» **REQUIRED TASK**: Write out exactly, please, the lines from the one containing "Write part 2" to the end of the material.

» **Scripts that build objects**:
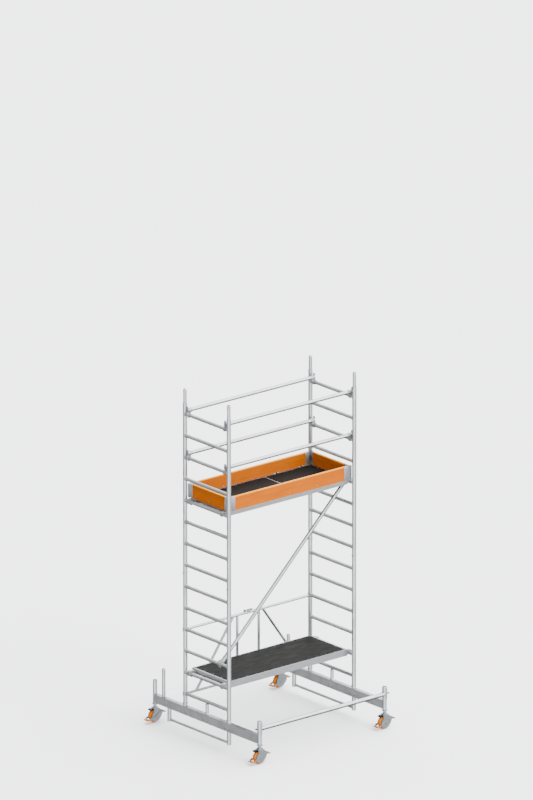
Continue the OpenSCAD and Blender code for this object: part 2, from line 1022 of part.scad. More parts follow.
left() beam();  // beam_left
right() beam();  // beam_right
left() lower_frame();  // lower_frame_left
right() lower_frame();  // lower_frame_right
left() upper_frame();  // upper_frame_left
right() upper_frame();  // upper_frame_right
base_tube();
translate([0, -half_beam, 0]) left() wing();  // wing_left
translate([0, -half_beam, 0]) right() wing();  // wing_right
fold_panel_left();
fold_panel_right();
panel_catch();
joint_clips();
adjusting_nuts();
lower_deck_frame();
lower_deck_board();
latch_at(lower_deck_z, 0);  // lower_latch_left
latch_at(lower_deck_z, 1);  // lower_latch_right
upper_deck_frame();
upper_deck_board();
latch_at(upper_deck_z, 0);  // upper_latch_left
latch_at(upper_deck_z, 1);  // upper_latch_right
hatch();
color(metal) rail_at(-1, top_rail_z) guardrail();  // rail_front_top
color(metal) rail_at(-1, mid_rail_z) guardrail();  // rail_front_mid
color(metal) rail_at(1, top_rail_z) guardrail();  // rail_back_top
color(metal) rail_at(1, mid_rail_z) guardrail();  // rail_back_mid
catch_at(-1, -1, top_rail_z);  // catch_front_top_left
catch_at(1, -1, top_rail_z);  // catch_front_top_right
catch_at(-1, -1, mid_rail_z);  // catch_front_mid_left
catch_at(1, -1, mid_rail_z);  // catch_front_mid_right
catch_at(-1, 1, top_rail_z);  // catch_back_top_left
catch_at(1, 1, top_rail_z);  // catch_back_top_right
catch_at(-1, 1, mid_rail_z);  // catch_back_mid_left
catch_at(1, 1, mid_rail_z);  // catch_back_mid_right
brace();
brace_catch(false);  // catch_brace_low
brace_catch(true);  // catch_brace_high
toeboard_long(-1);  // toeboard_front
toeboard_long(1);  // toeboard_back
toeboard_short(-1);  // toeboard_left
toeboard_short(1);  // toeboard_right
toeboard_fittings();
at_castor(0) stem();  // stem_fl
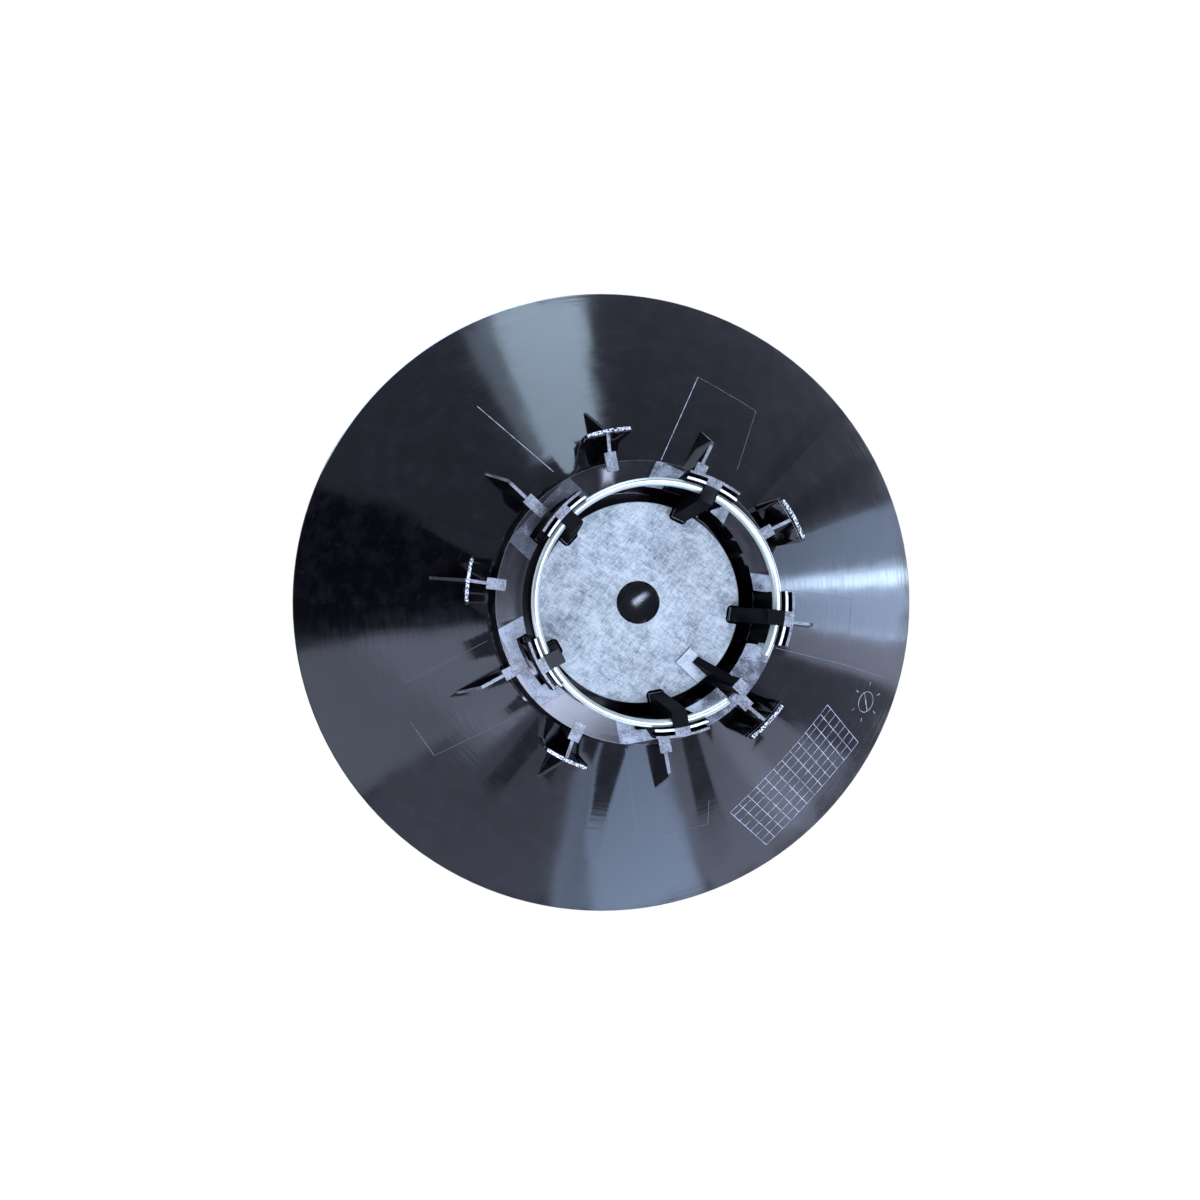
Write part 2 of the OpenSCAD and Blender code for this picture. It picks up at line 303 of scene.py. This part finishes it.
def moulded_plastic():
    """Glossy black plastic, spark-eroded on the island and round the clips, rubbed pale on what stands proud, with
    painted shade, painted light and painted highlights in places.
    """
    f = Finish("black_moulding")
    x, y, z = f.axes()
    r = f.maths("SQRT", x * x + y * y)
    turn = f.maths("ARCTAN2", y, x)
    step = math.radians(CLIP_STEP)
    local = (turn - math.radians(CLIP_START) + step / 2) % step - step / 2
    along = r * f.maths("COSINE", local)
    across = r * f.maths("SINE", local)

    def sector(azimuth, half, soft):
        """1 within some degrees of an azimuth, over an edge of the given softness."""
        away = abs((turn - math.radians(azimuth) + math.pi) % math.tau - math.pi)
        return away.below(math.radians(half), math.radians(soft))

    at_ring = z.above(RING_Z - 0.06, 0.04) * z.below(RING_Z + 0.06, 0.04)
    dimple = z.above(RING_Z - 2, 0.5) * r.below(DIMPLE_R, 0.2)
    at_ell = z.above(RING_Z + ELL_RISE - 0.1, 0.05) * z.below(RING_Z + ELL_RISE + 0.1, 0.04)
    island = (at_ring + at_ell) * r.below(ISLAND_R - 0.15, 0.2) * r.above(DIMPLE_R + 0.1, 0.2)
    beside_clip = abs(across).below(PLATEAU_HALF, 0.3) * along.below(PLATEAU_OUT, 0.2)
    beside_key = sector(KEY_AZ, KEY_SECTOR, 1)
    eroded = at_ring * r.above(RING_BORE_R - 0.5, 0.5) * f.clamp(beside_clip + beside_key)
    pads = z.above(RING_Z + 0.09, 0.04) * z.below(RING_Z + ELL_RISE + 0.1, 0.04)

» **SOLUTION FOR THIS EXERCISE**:
Write part 2 of the OpenSCAD and Blender code for this picture. It picks up at line 303 of scene.py. This part finishes it.
def moulded_plastic():
    """Glossy black plastic, spark-eroded on the island and round the clips, rubbed pale on what stands proud, with
    painted shade, painted light and painted highlights in places.
    """
    f = Finish("black_moulding")
    x, y, z = f.axes()
    r = f.maths("SQRT", x * x + y * y)
    turn = f.maths("ARCTAN2", y, x)
    step = math.radians(CLIP_STEP)
    local = (turn - math.radians(CLIP_START) + step / 2) % step - step / 2
    along = r * f.maths("COSINE", local)
    across = r * f.maths("SINE", local)

    def sector(azimuth, half, soft):
        """1 within some degrees of an azimuth, over an edge of the given softness."""
        away = abs((turn - math.radians(azimuth) + math.pi) % math.tau - math.pi)
        return away.below(math.radians(half), math.radians(soft))

    at_ring = z.above(RING_Z - 0.06, 0.04) * z.below(RING_Z + 0.06, 0.04)
    dimple = z.above(RING_Z - 2, 0.5) * r.below(DIMPLE_R, 0.2)
    at_ell = z.above(RING_Z + ELL_RISE - 0.1, 0.05) * z.below(RING_Z + ELL_RISE + 0.1, 0.04)
    island = (at_ring + at_ell) * r.below(ISLAND_R - 0.15, 0.2) * r.above(DIMPLE_R + 0.1, 0.2)
    beside_clip = abs(across).below(PLATEAU_HALF, 0.3) * along.below(PLATEAU_OUT, 0.2)
    beside_key = sector(KEY_AZ, KEY_SECTOR, 1)
    eroded = at_ring * r.above(RING_BORE_R - 0.5, 0.5) * f.clamp(beside_clip + beside_key)
    pads = z.above(RING_Z + 0.09, 0.04) * z.below(RING_Z + ELL_RISE + 0.1, 0.04)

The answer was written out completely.